To prevent optimization conflict, the Group Mask computes two masks across five parameter groups \(g\): - VIS Mask \(m_g^{vis}\): Average channel weights on compensators, clipped with a minimum update floor \(\text{floor}_g\). - WM Mask \(m_g^{wm}\): Median channel weights on carriers. Gradients are routed as: $\(\nabla_{\theta_i^g} \mathcal{L} = \begin{cases} m_g^{wm}(i) \nabla_{\theta_i^g} \mathcal{L}_{wm}, & i \in \mathcal{WM}_\star \\ m_g^{vis}(i) \nabla_{\theta_i^g} \mathcal{L}_{vis}, & i \in \mathcal{VIS} \end{cases}\)$ This orthogonal gradient application eliminates optimization interference.

Loss & Training

Decoupled fine-tuning applies distinct objectives to specific sets: - Visual Target (VIS only): \(\mathcal{L}_{vis}=\lambda_{rec}\mathcal{L}_{rec}+\lambda_{lpips}\mathcal{L}_{lpips}+\lambda_{wav}^{high}\mathcal{L}_{wav}^{high}\), where \(\mathcal{L}_{wav}^{high}\) penalizes DWT high-frequency subbands. - Watermark Target (\(\mathcal{WM}_\star\) only): \(\mathcal{L}_{wm}=\lambda_{wm}^{clean}\mathcal{L}_{wm}^{clean}+\lambda_{wm}^{eot}\mathcal{L}_{wm}^{eot}+\lambda_{wav}^{low}\mathcal{L}_{wav}^{low}\). It employs EOT (Expectation Over Transformation) for robustness against blur, rotation, scaling, etc. Watermarks are embedded only in DWT low-frequency (LL) subbands.

Key Experimental Results

Main Results

Method 32-bit Acc↑ PSNR↑ SSIM↑ 48-bit Acc↑ PSNR↑ 64-bit Acc↑ PSNR↑
WateRF+3D-GS 93.28 30.57 0.954 84.39 30.06 74.92 25.73
GuardSplat 95.58 35.32 0.978 93.29 33.36 90.14 32.25
3D-GSW 97.22 35.15 0.977 93.59 33.26 91.31 32.52
Ours 98.46 35.98 0.982 94.29 33.45 91.65 32.71

At 32-bit, PSNR shows a Gain of +0.83 dB (vs 3D-GSW), with bit accuracy improving by +1.24%.

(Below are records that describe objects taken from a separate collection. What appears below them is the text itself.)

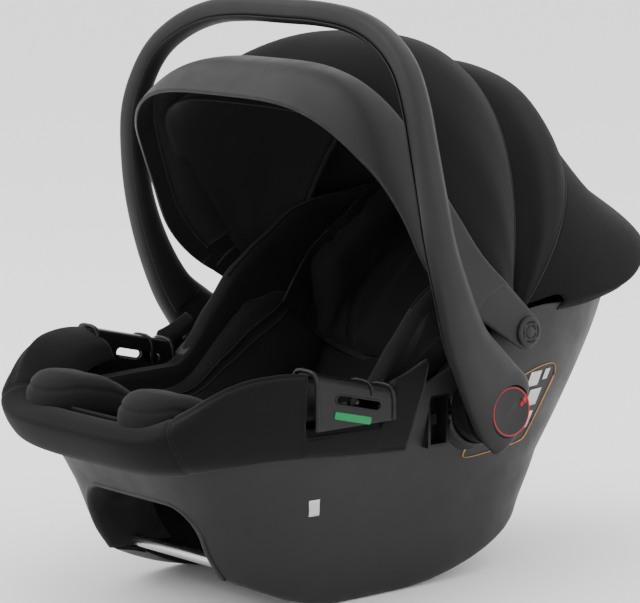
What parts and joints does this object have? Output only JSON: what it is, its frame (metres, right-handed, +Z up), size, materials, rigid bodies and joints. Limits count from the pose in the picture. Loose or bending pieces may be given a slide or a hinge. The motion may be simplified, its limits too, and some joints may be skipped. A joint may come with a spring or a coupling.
{
  "type": "infant car seat",
  "caption": "Rear-facing infant carrier seat with rocker shell, padded seat, carrying handle, folding canopy, sliding headrest, belt guides and steel base bars",
  "frame": {"origin": "middle of the bounding box in X and Y, on the floor the rocker stands on", "axes": "+Z up; +Y from the child's feet to the head end; +X to the side; the seat is symmetric about X = 0"},
  "size_m": [0.4642, 0.6698, 0.5514],
  "materials": {
    "shell_plastic": "fine grain, satin matte",
    "seat_plastic": "fine grain, matte",
    "black_plastic": "semi-gloss",
    "foam": "expanded bead foam",
    "cover_fabric": "knitted, padded",
    "canopy_fabric": "woven, matte",
    "webbing": "woven webbing",
    "steel": "plain, bright",
    "green_plastic": "satin",
    "red_plastic": "satin",
    "gear_plastic": "natural",
    "label_film": "printed film, blank"
  },
  "bodies": {
    "seat": {"outer_shell": "shell_plastic", "seat_shell": "seat_plastic", "foam_liner": "foam", "cover_skirt": "cover_fabric", "cover_seat": "cover_fabric", "body_insert_left": "cover_fabric", "body_insert_right": "cover_fabric", "thigh_pad_left": "cover_fabric", "thigh_pad_right": "cover_fabric", "belt_guide_left": "black_plastic", "belt_guide_right": "black_plastic", "guide_marks": "green_plastic", "shoulder_belt_hook": "black_plastic", "front_base_bar": "steel", "rear_base_bar": "steel", "bar_brackets": "seat_plastic", "adapter_socket_left": "black_plastic", "adapter_socket_right": "black_plastic", "hub_plate_left": "black_plastic", "hub_plate_right": "black_plastic", "hub_screws": "steel", "handle_pins": "steel", "shoulder_straps": "webbing", "crotch_strap": "webbing", "buckle": "black_plastic", "adjuster_housing": "black_plastic", "adjuster_strap": "webbing", "strap_yoke": "steel", "side_labels": "label_film", "front_label": "label_film", "lock_spring_left": "steel", "lock_spring_right": "steel", "canopy_pins": "steel", "canopy_rear_panel": "canopy_fabric", "canopy_rear_bow": "steel", "canopy_drape": "canopy_fabric", "canopy_hook": "webbing"},
    "handle": {"handle_arch": "shell_plastic", "handle_inner_cover": "black_plastic", "handle_hub_left": "shell_plastic", "handle_hub_right": "shell_plastic"},
    "button_left": {"handle_button_left": "shell_plastic", "lock_gear_left": "gear_plastic"},
    "button_right": {"handle_button_right": "shell_plastic", "lock_gear_right": "gear_plastic"},
    "canopy_mid": {"canopy_mid_bow": "steel"},
    "canopy_front": {"canopy_visor": "shell_plastic", "canopy_caps": "shell_plastic", "canopy_front_panel": "canopy_fabric"},
    "headrest": {"headrest_shell": "seat_plastic", "headrest_pad": "cover_fabric"},
    "buckle_press": {"buckle_button": "red_plastic"},
    "strap_release": {"adjuster_lever": "steel"},
    "release": {"release_lever": "black_plastic"},
    "bolt_left": {"latch_bolt_left": "steel"},
    "bolt_right": {"latch_bolt_right": "steel"}
  },
  "joints": [
    {"name": "handle_turn", "type": "hinge", "parent": "seat", "child": "handle", "pos_m": [0, 0.015, 0.181], "axis": [1, 0, 0], "range_deg": [-125, 0]},
    {"name": "button_left_press", "type": "slide", "parent": "handle", "child": "button_left", "axis": [1, 0, 0], "range_m": [0, 0.0067], "stiffness_N_per_m": 1500, "springref_m": -0.002, "deforming": ["lock_spring_left"]},
    {"name": "button_right_press", "type": "slide", "parent": "handle", "child": "button_right", "axis": [-1, 0, 0], "range_m": [0, 0.0067], "stiffness_N_per_m": 1500, "springref_m": -0.002, "deforming": ["lock_spring_right"]},
    {"name": "canopy_mid_fold", "type": "hinge", "parent": "seat", "child": "canopy_mid", "pos_m": [0, 0.056, 0.248], "axis": [1, 0, 0], "range_deg": [-22, 0], "deforming": ["canopy_rear_panel"]},
    {"name": "canopy_front_fold", "type": "hinge", "parent": "canopy_mid", "child": "canopy_front", "pos_m": [0, 0.056, 0.248], "axis": [1, 0, 0], "range_deg": [-39.6, 0], "deforming": ["canopy_front_panel"]},
    {"name": "headrest_lift", "type": "slide", "parent": "seat", "child": "headrest", "axis": [0, 0.7071, 0.7071], "range_m": [0, 0.045]},
    {"name": "buckle_button_press", "type": "slide", "parent": "seat", "child": "buckle_press", "axis": [0, -0.1908, -0.9816], "range_m": [0, 0.0025], "stiffness_N_per_m": 1500, "springref_m": -0.001},
    {"name": "strap_release_press", "type": "slide", "parent": "seat", "child": "strap_release", "axis": [0, -0.5878, -0.809], "range_m": [0, 0.0013], "stiffness_N_per_m": 2000, "springref_m": -0.001},
    {"name": "release_lever_lift", "type": "slide", "parent": "seat", "child": "release", "axis": [0, 0.4368, 0.8996], "range_m": [0, 0.012], "stiffness_N_per_m": 500, "springref_m": -0.004},
    {"name": "bolt_left_draw", "type": "slide", "parent": "seat", "child": "bolt_left", "axis": [1, 0, 0], "range_m": [0, 0.0048]},
    {"name": "bolt_right_draw", "type": "slide", "parent": "seat", "child": "bolt_right", "axis": [-1, 0, 0], "range_m": [0, 0.0048]}
  ],
  "couplings": [
    {"joint": "canopy_front_fold", "follows": "canopy_mid_fold", "ratio": 1.8},
    {"joint": "bolt_left_draw", "follows": "release_lever_lift", "ratio": 0.4},
    {"joint": "bolt_right_draw", "follows": "release_lever_lift", "ratio": 0.4}
  ]
}
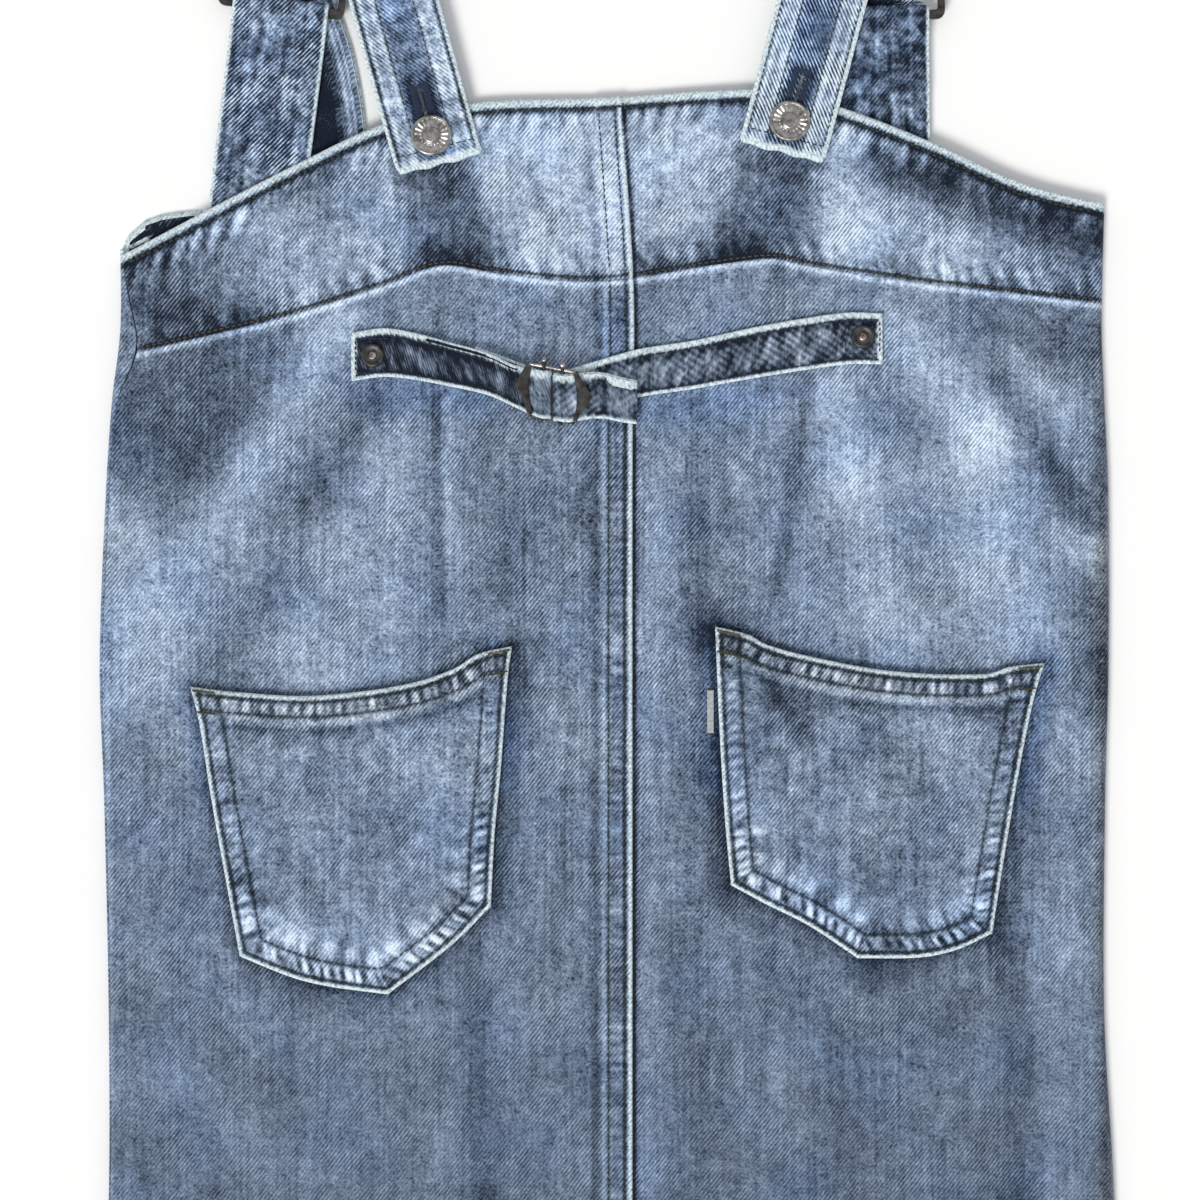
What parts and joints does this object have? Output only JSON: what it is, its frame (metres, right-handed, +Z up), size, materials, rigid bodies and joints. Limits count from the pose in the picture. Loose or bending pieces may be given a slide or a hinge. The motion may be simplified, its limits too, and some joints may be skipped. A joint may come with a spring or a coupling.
{
  "type": "denim suspender skirt",
  "caption": "Denim pinafore skirt laid flat with its back upward: yoke, centre seam, buckled cinch, patch pockets and button-on shoulder straps with sliders.",
  "frame": {"origin": "on the surface it lies on, under the middle of the laid garment's box", "axes": "+X to the wearer's right, +Y from the hem towards the shoulder straps, +Z up, out of the garment's back"},
  "size_m": [0.4656, 1.1314, 0.0132],
  "materials": {
    "denim": "light-wash indigo twill, faded along folds and worn near-white at the edges",
    "tab_cloth": "plain pale woven tape",
    "dark_metal": "blackened, slightly worn",
    "button_metal": "antique silver"
  },
  "bodies": {
    "root": {"front_yoke": "denim", "front_skirt": "denim", "back_yoke_left": "denim", "back_yoke_right": "denim", "back_skirt_left": "denim", "back_skirt_right": "denim", "pocket_left": "denim", "pocket_right": "denim", "pocket_tab": "tab_cloth", "strap_back_left": "denim", "strap_back_right": "denim", "strap_front_left": "denim", "strap_front_right": "denim", "slider_left": "dark_metal", "slider_right": "dark_metal", "button_left": "button_metal", "button_right": "button_metal", "cinch_left": "denim", "cinch_right": "denim", "cinch_buckle": "dark_metal", "rivet_left": "dark_metal", "rivet_right": "dark_metal"}
  },
  "joints": []
}
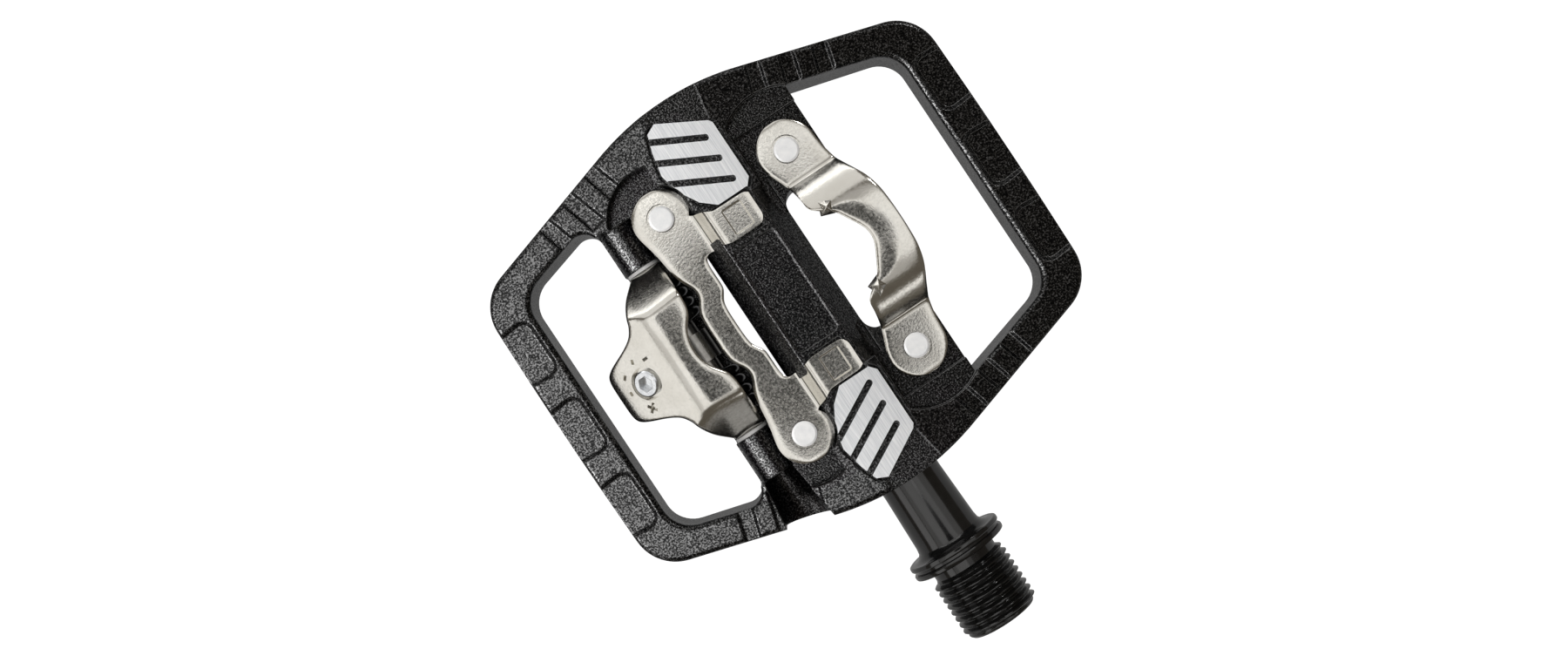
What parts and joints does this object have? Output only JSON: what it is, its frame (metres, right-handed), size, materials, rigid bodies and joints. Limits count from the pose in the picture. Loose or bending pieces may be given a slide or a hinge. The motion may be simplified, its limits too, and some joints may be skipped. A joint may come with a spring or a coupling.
{
  "type": "clipless bicycle pedal",
  "caption": "Single-sided clipless pedal with a wide open platform, sprung release jaw, fixed front hook and threaded axle.",
  "frame": {"origin": "middle of the platform on the axle line", "axes": "+X towards the fixed front jaw, -Y along the axle to the crank thread, +Z the side that takes the cleat"},
  "size_m": [0.0908, 0.1068, 0.02],
  "materials": {
    "black_anodised_alloy": "bead-blasted black anodised, grip pads machined bright",
    "nickel_plated_steel": "polished nickel plate",
    "rivet_steel": "bright",
    "pin_steel": "ground",
    "black_spring_steel": "black oxide",
    "zinc_screw": "bright zinc plate",
    "nut_steel": "plain",
    "black_axle_steel": "gloss black electrophoretic coat",
    "seal_rubber": "matt",
    "bearing_steel": "ground",
    "cage_nylon": "moulded",
    "shield_steel": "pressed",
    "cap_nylon": "moulded black"
  },
  "bodies": {
    "spindle": {"axle": "black_axle_steel", "axle_lock_washer": "nut_steel", "axle_lock_nut": "nut_steel", "inner_ball_bearing_inner_race": "bearing_steel", "outer_ball_bearing_inner_race": "bearing_steel"},
    "platform": {"platform_body": "black_anodised_alloy", "cleat_plate": "nickel_plated_steel", "front_hook": "nickel_plated_steel", "cleat_plate_rivets": "rivet_steel", "front_hook_rivets": "rivet_steel", "claw_pin": "pin_steel", "claw_pin_washers": "pin_steel", "spring_spacer": "pin_steel", "outboard_spring": "black_spring_steel", "inboard_spring": "black_spring_steel", "axle_seal": "seal_rubber", "needle_bearing_cup": "bearing_steel", "inner_ball_bearing_outer_race": "bearing_steel", "inner_ball_bearing_shields": "shield_steel", "outer_ball_bearing_outer_race": "bearing_steel", "outer_ball_bearing_shields": "shield_steel", "end_cap": "cap_nylon", "end_cap_o_ring": "seal_rubber"},
    "claw": {"release_claw": "nickel_plated_steel"},
    "tension_screw": {"tension_screw": "zinc_screw", "tension_screw_clip": "zinc_screw"},
    "tension_nut": {"tension_nut_plate": "nut_steel"},
    "inner_ball_set": {"inner_ball_bearing_balls": "bearing_steel", "inner_ball_bearing_cage": "cage_nylon"},
    "outer_ball_set": {"outer_ball_bearing_balls": "bearing_steel", "outer_ball_bearing_cage": "cage_nylon"},
    "needle_set": {"needle_bearing_needles": "bearing_steel", "needle_bearing_cage": "cage_nylon"}
  },
  "joints": [
    {"name": "platform_spin", "type": "hinge", "parent": "spindle", "child": "platform", "pos_m": [0, 0, 0], "axis": [0, 1, 0], "continuous": true},
    {"name": "inner_ball_spin", "type": "hinge", "parent": "spindle", "child": "inner_ball_set", "pos_m": [0, 0, 0], "axis": [0, 1, 0], "continuous": true},
    {"name": "outer_ball_spin", "type": "hinge", "parent": "spindle", "child": "outer_ball_set", "pos_m": [0, 0, 0], "axis": [0, 1, 0], "continuous": true},
    {"name": "needle_spin", "type": "hinge", "parent": "spindle", "child": "needle_set", "pos_m": [0, 0, 0], "axis": [0, 1, 0], "continuous": true},
    {"name": "claw_release", "type": "hinge", "parent": "platform", "child": "claw", "pos_m": [-0.0185, 0, -0.0003], "axis": [0, -1, 0], "range_deg": [0, 20], "stiffness_Nm_per_rad": 1, "springref_deg": -20.05, "deforming": ["outboard_spring", "inboard_spring"]},
    {"name": "tension_screw_turn", "type": "hinge", "parent": "claw", "child": "tension_screw", "pos_m": [-0.0284, 0, 0.00675], "axis": [-0.5299, 0, 0.848], "range_deg": [-720, 720]},
    {"name": "tension_nut_travel", "type": "slide", "parent": "claw", "child": "tension_nut", "axis": [0.5299, 0, -0.848], "range_m": [-0.0014, 0.0014], "deforming": ["outboard_spring", "inboard_spring"]}
  ],
  "couplings": [
    {"joint": "inner_ball_spin", "follows": "platform_spin", "ratio": 0.6},
    {"joint": "outer_ball_spin", "follows": "platform_spin", "ratio": 0.6},
    {"joint": "needle_spin", "follows": "platform_spin", "ratio": 0.549},
    {"joint": "tension_screw_turn", "follows": "tension_nut_travel", "rad_per_m": 8976}
  ]
}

Image-level Robustness (32-bit)

Attack Type WateRF GuardSplat 3D-GSW Ours
No Attack 93.28 95.58 97.22 98.46
Gauss Noise 78.12 90.11 83.71 91.22
Rotation 81.47 95.87 88.05 96.18
JPEG 50% 82.03 89.92 92.54 92.95
Combined 64.73 88.64 90.96 91.30

Ours achieves the best performance across all attack types, particularly in noise and rotation scenarios.

Ablation Study

SBAG, Group Mask, and Decoupled Finetuning are all critical. Removing all components drops accuracy to 94.70% and PSNR to 30.00 dB. The adaptive budget achieves the optimal balance between accuracy and storage (98.46%/178MB).

Highlights & Insights

  1. Novelty: Decisions are anchored in 3D-GS parameter space, ensuring view consistency without relying on pixel-domain heuristics.
  2. Architecture: A three-layer decoupled system (Experts \(\to\) Gating \(\to\) Routing) provides clear explainability.
  3. Audition: Per-Gaussian attribution reveals exactly where watermarks are embedded and why those carriers were chosen.
  4. Mechanism: Scene-aware carrier estimation (\(\kappa_{eff}\)) prevents over- or under-utilization of resources.
  5. Quality: Negligible rendering loss (PSNR 35.98 dB, SSIM 0.982 at 32-bit), nearly identical to unwatermarked models.

Limitations & Future Work

  1. Sensitivity to frequency-domain loss weights requires careful tuning.
  2. Performance upper bound is limited by the fixed pre-trained HiDDeN decoder.
  3. Additional computational overhead for \(k\)-NN and two-pass backpropagation is not fully quantified.
  4. Verification on dynamic scenes is mentioned but lacks experimental data.
  5. Robustness against targeted adversarial attacks remains unexplored.
  • Vs. WateRF: NeRF-based frequency watermarking fails to maintain accuracy under 3D-GS perturbations without EOT (Combined attack: 64.73%).
  • Vs. GuardSplat: Relies heavily on CLIP decoders; sensitivity to complex perturbations is higher than ours.
  • Vs. 3D-GSW: Lacks carrier-compensator decoupling, leading to sub-optimal quality/robustness trade-offs.

Rating

  • Novelty: ⭐⭐⭐⭐
  • Experimental Thoroughness: ⭐⭐⭐⭐
  • Writing Quality: ⭐⭐⭐⭐
  • Value: ⭐⭐⭐⭐